From bde54417edbddce3664b32c9998a5a93f8fcafed Mon Sep 17 00:00:00 2001
From: Florian Schepers <florian.schepers@ext.aleph-alpha.com>
Date: Mon, 13 May 2024 18:07:59 +0200
Subject: [PATCH] fix: Change `confusion_matrix` in
 `SingleLabelClassifyAggregationLogic` such that it can be persisted on disc

TASK: IL-475
---
 CHANGELOG.md                                  |  1 +
 .../examples/classify/classify.py             | 12 +--
 tests/conftest.py                             | 43 ++++++++++-
 tests/evaluation/conftest.py                  | 40 +---------
 tests/use_cases/classify/test_classify.py     | 76 ++++++++++++++++++-
 5 files changed, 124 insertions(+), 48 deletions(-)

diff --git a/CHANGELOG.md b/CHANGELOG.md
index 60e88b254..e66d35ce1 100644
--- a/CHANGELOG.md
+++ b/CHANGELOG.md
@@ -32,6 +32,7 @@ Check the how-to for detailed information [here](./src/documentation/how_tos/how
 
 ### Fixes
  - Improve description of using artifactory tokens for installation of IL
+ - Change `confusion_matrix` in `SingleLabelClassifyAggregationLogic` such that it can be persisted in a file repository
 
 ### Deprecations
 ...
diff --git a/src/intelligence_layer/examples/classify/classify.py b/src/intelligence_layer/examples/classify/classify.py
index d3dcb89e6..611e032f4 100644
--- a/src/intelligence_layer/examples/classify/classify.py
+++ b/src/intelligence_layer/examples/classify/classify.py
@@ -90,9 +90,9 @@ class AggregatedSingleLabelClassifyEvaluation(BaseModel):
     """
 
     percentage_correct: float
-    confusion_matrix: Mapping[tuple[str, str], int]

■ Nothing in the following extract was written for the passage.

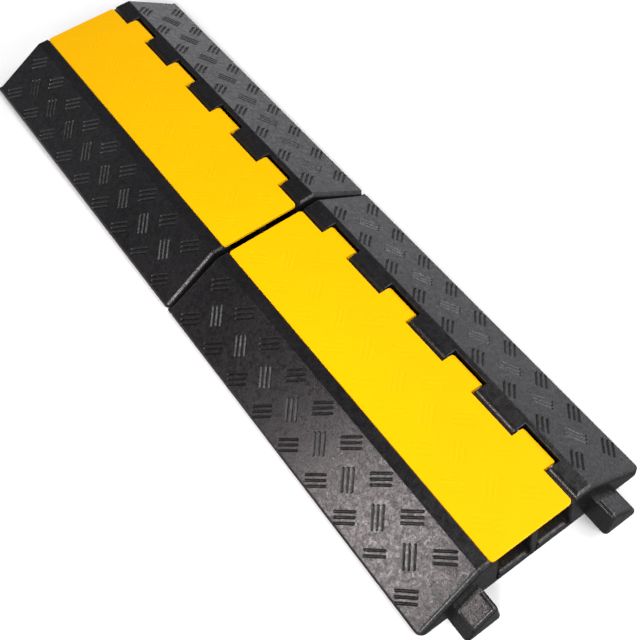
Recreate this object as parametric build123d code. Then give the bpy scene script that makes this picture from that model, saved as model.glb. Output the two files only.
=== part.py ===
from build123d import *
import math
import os

# Cable protector ramp: two identical hinged modules laid end to end.
# X runs across the ramp, Y along the cables, Z up. The lugged front end is at -Y.
# The origin is the centre of the whole footprint, on the floor. All sizes are in millimetres.

# ---- driving dimensions of one module ----
LENGTH = 502.0  # along Y at the floor
WIDTH = 300.0
HEIGHT = 50.0
LIP_HEIGHT = 6.0  # height of the outer edges of the two ramps
CROWN_WIDTH = 150.0  # width of the level top between the ramps
CROWN_SHIFT = 2.5  # how far the level top sits towards the hinge side
MODULE_GAP = 5.0  # between the two modules at the floor

# ---- module body ----
FRONT_DRAFT = 3.0  # how far the front end face leans in over the full height
REAR_DRAFT = 1.5
FRONT_CORNER_RADIUS = 9.0
REAR_CORNER_RADIUS = 5.0
FRONT_EDGE_RADIUS = 6.0  # along the ramps and the crown
REAR_EDGE_RADIUS = 2.0
LIP_EDGE_RADIUS = 3.0
REAR_FOOT_REACH = MODULE_GAP - 0.5  # a low foot closes the gap to the next module
REAR_FOOT_HEIGHT = 4.0
CROWN_EDGE_RADIUS = 4.0

# ---- cable channels ----
CHANNEL_FLOOR = 7.5
LEDGE_HEIGHT = 46.0  # where the lid rests
CHANNEL_WALL = 48.0  # distance of both outer channel walls from the centre line
DIVIDER_LEFT = -5.5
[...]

-    by_label: Mapping[str, AggregatedLabelInfo]
-    missing_labels: Mapping[str, int]
+    confusion_matrix: dict[str, dict[str, int]]
+    by_label: dict[str, AggregatedLabelInfo]

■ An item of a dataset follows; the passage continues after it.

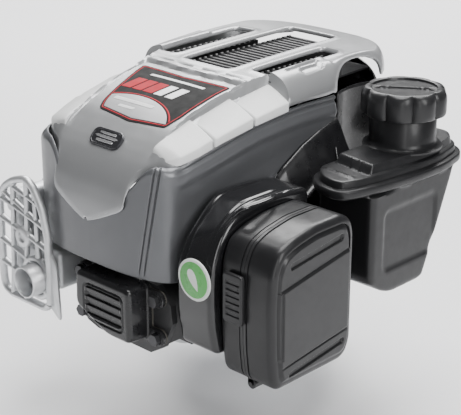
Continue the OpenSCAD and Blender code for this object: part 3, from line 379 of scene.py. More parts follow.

+    missing_labels: dict[str, int]
 
 
 class SingleLabelClassifyAggregationLogic(
@@ -105,14 +105,16 @@ def aggregate(
     ) -> AggregatedSingleLabelClassifyEvaluation:
         acc = MeanAccumulator()
         missing_labels: dict[str, int] = defaultdict(int)

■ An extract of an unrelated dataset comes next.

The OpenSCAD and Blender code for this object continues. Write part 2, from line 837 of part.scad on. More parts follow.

-        confusion_matrix: dict[tuple[str, str], int] = defaultdict(int)
+        confusion_matrix: dict[str, dict[str, int]] = defaultdict(
+            lambda: defaultdict(int)
+        )
         by_label: dict[str, dict[str, int]] = defaultdict(lambda: defaultdict(int))
         for evaluation in evaluations:
             acc.add(1.0 if evaluation.correct else 0.0)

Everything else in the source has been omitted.